* What is expected
Across the listing below, count the lines that mention the string "MESH". Reply with the figure only.

------------------------

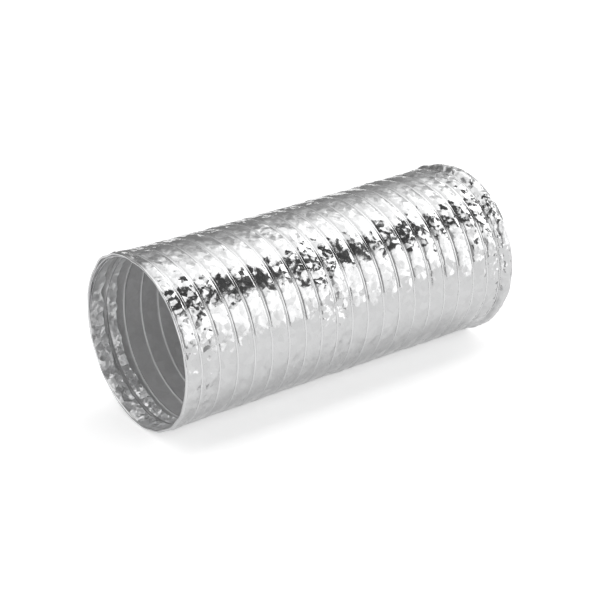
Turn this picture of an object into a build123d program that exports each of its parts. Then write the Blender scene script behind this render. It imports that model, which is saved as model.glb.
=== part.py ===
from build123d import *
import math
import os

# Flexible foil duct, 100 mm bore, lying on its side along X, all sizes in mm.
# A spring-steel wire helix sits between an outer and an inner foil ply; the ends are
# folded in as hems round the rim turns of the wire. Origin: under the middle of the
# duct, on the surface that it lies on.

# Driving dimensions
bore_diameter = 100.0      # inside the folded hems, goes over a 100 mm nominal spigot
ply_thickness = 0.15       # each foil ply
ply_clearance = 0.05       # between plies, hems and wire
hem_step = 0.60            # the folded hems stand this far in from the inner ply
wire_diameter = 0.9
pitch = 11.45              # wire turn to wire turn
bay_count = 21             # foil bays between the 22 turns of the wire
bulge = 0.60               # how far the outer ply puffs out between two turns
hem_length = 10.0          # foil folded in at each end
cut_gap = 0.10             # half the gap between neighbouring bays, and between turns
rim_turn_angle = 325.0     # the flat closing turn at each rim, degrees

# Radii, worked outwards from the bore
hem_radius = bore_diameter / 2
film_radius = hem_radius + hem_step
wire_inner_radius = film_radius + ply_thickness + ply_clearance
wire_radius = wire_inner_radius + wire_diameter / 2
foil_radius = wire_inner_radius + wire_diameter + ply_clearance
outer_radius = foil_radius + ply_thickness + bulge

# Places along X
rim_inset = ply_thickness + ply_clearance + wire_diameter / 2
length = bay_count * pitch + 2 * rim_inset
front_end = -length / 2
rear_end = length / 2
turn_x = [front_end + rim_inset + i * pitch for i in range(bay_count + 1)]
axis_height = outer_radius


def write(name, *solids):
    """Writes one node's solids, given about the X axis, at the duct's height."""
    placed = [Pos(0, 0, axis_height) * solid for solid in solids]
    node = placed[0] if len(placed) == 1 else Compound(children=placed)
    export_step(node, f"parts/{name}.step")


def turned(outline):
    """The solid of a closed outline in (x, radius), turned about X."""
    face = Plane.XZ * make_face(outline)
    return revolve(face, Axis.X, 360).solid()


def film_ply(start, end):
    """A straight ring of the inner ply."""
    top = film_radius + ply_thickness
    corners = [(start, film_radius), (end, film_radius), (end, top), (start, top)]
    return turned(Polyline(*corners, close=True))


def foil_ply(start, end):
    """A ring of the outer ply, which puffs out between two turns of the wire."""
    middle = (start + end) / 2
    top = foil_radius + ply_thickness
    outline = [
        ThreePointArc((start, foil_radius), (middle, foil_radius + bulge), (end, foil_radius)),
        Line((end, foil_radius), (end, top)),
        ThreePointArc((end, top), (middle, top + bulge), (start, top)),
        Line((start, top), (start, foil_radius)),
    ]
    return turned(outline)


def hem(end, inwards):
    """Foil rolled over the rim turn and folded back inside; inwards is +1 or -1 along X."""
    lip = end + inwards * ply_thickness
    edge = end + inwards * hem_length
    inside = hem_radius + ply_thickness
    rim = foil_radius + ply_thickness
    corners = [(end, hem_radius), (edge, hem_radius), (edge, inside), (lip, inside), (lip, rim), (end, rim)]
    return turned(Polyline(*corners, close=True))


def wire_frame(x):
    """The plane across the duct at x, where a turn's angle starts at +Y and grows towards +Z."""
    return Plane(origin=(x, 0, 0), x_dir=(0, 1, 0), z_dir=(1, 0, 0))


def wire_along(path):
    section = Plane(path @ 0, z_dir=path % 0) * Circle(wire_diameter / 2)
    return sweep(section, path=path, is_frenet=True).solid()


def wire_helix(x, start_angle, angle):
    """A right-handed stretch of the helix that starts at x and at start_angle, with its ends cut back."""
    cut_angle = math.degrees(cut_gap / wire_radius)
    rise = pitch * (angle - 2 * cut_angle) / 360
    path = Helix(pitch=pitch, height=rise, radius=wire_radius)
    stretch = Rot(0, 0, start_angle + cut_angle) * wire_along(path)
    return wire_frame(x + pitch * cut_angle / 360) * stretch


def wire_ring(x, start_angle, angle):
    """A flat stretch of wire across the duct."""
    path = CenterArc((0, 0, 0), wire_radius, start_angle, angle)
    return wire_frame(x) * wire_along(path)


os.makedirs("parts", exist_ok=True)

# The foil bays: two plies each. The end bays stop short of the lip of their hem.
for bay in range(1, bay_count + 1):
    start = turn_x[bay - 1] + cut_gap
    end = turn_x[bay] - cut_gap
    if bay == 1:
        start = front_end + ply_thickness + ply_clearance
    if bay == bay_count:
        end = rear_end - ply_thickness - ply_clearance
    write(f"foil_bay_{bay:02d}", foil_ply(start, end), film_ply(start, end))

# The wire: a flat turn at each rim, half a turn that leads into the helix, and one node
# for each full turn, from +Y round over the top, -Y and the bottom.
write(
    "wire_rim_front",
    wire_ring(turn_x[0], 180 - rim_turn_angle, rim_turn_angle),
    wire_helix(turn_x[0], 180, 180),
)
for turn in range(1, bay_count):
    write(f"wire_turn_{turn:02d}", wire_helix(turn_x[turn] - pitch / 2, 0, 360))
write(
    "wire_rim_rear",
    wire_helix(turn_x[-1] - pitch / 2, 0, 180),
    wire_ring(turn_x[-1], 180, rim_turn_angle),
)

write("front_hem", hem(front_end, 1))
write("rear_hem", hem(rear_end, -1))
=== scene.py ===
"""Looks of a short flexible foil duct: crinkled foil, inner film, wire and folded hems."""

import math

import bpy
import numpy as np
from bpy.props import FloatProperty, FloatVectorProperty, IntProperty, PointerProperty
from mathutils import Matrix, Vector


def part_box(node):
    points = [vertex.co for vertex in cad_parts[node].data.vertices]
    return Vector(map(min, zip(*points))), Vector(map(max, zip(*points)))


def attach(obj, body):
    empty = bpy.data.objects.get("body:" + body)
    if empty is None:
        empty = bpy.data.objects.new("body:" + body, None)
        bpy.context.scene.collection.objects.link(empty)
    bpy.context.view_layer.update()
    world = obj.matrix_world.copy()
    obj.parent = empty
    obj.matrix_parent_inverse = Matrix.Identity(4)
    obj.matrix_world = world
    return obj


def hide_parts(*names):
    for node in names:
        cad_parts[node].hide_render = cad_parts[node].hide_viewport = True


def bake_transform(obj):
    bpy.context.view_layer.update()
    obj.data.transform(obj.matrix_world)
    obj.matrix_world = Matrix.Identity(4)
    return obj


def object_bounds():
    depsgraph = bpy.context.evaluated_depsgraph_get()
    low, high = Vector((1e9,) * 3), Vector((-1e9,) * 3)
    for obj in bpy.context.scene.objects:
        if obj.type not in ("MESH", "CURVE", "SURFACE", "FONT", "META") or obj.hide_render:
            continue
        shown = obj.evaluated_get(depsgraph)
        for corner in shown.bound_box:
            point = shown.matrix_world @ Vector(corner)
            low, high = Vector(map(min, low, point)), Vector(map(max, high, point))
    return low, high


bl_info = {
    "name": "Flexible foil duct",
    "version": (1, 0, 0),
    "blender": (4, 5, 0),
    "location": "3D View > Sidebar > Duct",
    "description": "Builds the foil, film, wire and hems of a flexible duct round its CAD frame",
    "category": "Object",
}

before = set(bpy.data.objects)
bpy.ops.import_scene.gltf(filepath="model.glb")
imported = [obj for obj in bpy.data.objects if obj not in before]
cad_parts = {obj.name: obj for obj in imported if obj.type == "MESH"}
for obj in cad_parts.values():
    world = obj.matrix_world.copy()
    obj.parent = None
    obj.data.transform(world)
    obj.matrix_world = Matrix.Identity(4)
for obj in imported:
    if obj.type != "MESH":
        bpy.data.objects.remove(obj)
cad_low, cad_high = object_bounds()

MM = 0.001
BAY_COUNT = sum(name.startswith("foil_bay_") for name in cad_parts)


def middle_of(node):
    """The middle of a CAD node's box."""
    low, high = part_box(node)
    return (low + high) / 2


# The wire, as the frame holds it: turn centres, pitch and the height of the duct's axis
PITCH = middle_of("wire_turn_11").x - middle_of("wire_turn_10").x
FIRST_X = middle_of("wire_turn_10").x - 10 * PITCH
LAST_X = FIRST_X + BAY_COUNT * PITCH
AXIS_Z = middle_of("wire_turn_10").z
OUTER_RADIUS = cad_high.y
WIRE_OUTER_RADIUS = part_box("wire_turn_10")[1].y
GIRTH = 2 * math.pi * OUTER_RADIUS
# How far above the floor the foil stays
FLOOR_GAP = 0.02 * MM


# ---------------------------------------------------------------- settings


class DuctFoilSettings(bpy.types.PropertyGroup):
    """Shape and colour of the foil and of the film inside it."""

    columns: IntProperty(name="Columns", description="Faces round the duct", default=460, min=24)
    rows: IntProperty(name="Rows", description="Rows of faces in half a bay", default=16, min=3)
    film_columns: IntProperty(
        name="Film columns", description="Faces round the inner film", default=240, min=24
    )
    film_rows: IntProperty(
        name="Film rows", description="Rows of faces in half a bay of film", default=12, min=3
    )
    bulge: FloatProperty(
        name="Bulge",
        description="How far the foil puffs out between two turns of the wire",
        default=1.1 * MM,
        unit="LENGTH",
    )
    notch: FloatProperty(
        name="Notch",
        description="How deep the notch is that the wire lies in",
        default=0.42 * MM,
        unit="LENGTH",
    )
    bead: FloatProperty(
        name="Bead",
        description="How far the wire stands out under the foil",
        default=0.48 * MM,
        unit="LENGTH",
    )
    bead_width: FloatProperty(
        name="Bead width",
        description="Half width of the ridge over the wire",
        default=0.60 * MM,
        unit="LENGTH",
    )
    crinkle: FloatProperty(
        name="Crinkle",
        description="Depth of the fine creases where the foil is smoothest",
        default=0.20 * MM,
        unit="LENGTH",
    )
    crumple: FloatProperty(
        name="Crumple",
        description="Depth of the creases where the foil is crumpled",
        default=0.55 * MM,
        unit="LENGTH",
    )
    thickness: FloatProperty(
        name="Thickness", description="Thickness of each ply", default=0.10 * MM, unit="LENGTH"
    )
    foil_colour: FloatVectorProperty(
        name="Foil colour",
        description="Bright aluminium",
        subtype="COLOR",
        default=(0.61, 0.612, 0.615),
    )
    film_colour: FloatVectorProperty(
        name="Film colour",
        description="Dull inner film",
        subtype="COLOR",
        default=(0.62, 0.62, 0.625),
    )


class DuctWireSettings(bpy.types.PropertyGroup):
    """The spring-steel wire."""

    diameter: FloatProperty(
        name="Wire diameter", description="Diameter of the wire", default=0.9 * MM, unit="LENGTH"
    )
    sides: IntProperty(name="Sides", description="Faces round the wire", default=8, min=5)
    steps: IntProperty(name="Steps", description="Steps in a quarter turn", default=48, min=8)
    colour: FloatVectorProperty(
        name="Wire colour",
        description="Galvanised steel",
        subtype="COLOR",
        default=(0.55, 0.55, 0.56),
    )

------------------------

* The output
3